Governor General Fiction Award winner Miriam Toews is the third of four authors in the PEN Pick series presented in partnership with Hot Docs.

The Bloor Hot Docs Cinema
Monday, March 24, 2014
6:15 p.m.

Individual tickets and series passes will be on sale through the Bloor Hot Docs Cinema box office.

Full list of events:

Vincent Lam (February 10)
Camilla Gibb (March 3)
Miriam Toews (March 24)
Linwood Barclay (April 14)

Co-presented with the Bloor Hot Docs Cinema

Miriam Toews
Miriam Toews

Miriam Toews is the author of five previous bestselling novels: Summer of My Amazing Luck, A Boy of Good Breeding, A Complicated Kindness (Canada Reads 2006, Canada Reads Canadian Bestseller of the Decade 2010), The Flying Troutmans, and Irma Voth, and one work of non-fiction, Swing Low: A Life. Her newest work of fiction, All My Puny Sorrows, will be released this April. She is a winner of the Governor General’s Award for Fiction, the Libris Award for Fiction Book of the Year, the Rogers Writers’ Trust Fiction Prize, and the Writers Trust Marian Engel/Timothy Findley Award. She lives in Toronto.

I chose Marwencol because it’s a profoundly moving story about art and suffering and memory and about the lengths an individual will go to to survive and to make sense of his or her world. Mark Hogancamp creates an intricate fictional town to deal with his emotions and pain that is vividly alive. The film is strange and beautiful and incredibly inspiring.

Marwencol
D: Jeff Malmberg | USA | 2010 | 83 min | PG

After being beaten into a brain-damaging coma by five men outside a bar, Mark builds a 1/6th scale World War II-era town in his backyard.

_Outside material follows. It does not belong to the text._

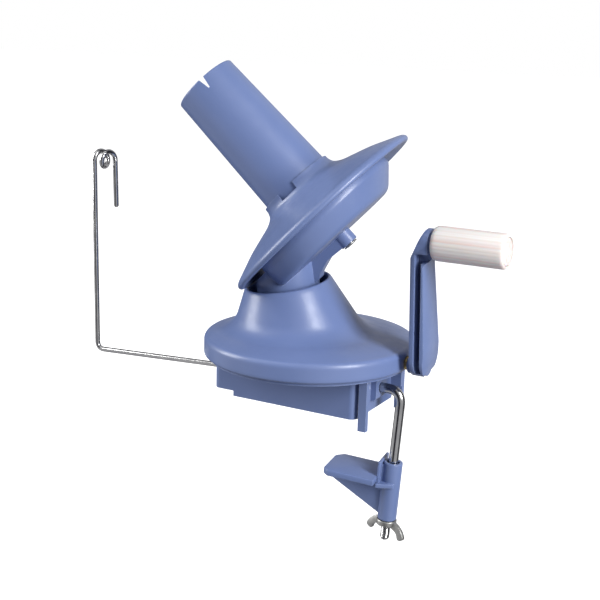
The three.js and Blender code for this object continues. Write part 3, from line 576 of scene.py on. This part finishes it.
def top_cover():
    """The round plate and its neck as one wall, made of lines round the head's axis."""
    outer = [cover_generator(TURN * i / COVER_SEGMENTS) for i in range(COVER_SEGMENTS)]
    rows = []
    for i, line in enumerate(outer):
        before, after = outer[i - 1], outer[(i + 1) % COVER_SEGMENTS]
        inner = []
        for j, point in enumerate(line):
            along = line[min(j + 1, len(line) - 1)] - line[max(j - 1, 0)]
            inward = along.cross(after[j] - before[j]).normalized()
            if inward.dot(point - HEAD.translation) > 0:
                inward = -inward
            inner.append(point + inward * WALL)
        lip = rounded_end(inner[0], line[0], line[0] - line[1])
        foot = rounded_end(line[-1], inner[-1], line[-1] - line[-2])
        rows.append([*lip, *line, *foot, *reversed(inner)])
    cover = skin("cover_shell", rows)
    combine(cover, "DIFFERENCE", lathe("shaft_hole", rod_line(SHAFT_HOLE, 40, 70), SHAFT, 48))
    return dress(sharpen(cover, 50), "blue_plastic", "base", "top_cover")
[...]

Mark populates the town he dubs “Marwencol” with dolls representing his friends and family and creates life-like photographs detailing the town’s many relationships and dramas. Playing in the town and photographing the action helps Mark to recover his hand-eye coordination and deal with the psychological wounds of the attack. When Mark and his photographs are discovered, a prestigious New York gallery sets up an art show. Suddenly Mark’s homemade therapy is deemed “art”, forcing him to choose between the safety of his fantasy life in Marwencol and the real world that he’s avoided since the attack.